MONGOLIA’S INDEPENDENT INTERNET?
DOI:
https://doi.org/10.5210/spir.v2021i0.11861Palabras clave:
information capitalism, Mongolia, social media, surveillance, InternetResumen
AOIR 2021 conference theme “independence” of the internet provides an opportunity for researchers to reevaluate internet development in the global south by applying theories of “informational capitalism” (Castells, 2000; Schiller, 2000) and “surveillance capitalism” (Suboff, 2019). This paper aims to trace the development of informational society in Mongolia, a 30-year-old democracy in the Central Asian steppe. With a nomadic culture, a Buddhist tradition, and a communist past, Mongolia’s information society has unique encounters with global corporations such as Google, Apple, Facebook, Amazon and Microsoft (GAFAM). The paper focuses on juxtapositions of information society with traditional, cultural, political, and social aspects of Mongolian life. I establish how Mongolia is positioned in various global information society perspectives, by investigating tensions that have not been addressed in this nation’s context of a communist past and an ongoing nomadic lifestyle.

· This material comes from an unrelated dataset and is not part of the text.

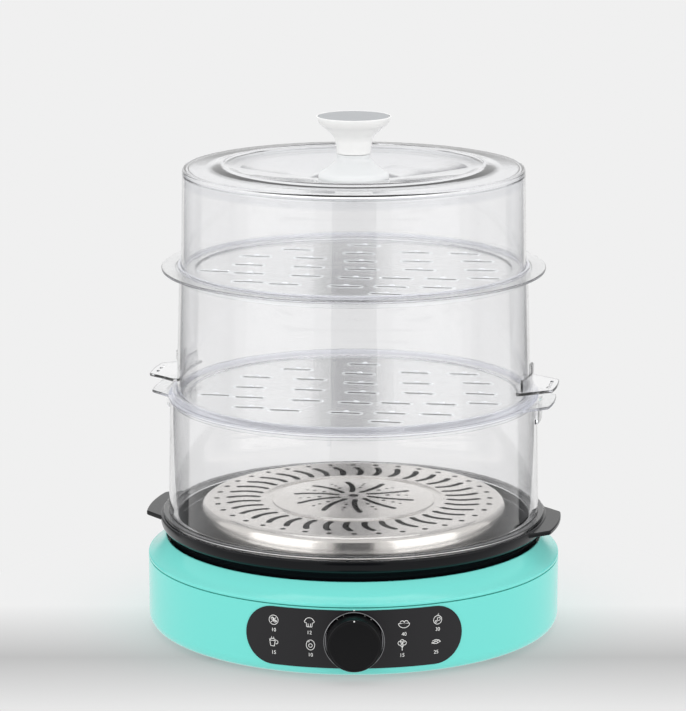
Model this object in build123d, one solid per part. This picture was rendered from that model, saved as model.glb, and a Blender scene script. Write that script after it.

I also trace the historic development of information and communication technology (ICT) initiatives during the socialist and post-communist eras. Online speech controversies, misinformation, and commercial speech on social media all tested Mongolia’s new Constitution of 1992. The constitution promulgates a free press and the freedom of speech in the zeitgeist of the 1990s to prioritize the eradication of communist-era political censorship and communist party control. One cannot help but notice the gap in the legal frameworks of Mongolian institutions between the current and the “aspired to” states of democratization and protection of human rights and cultural experiences.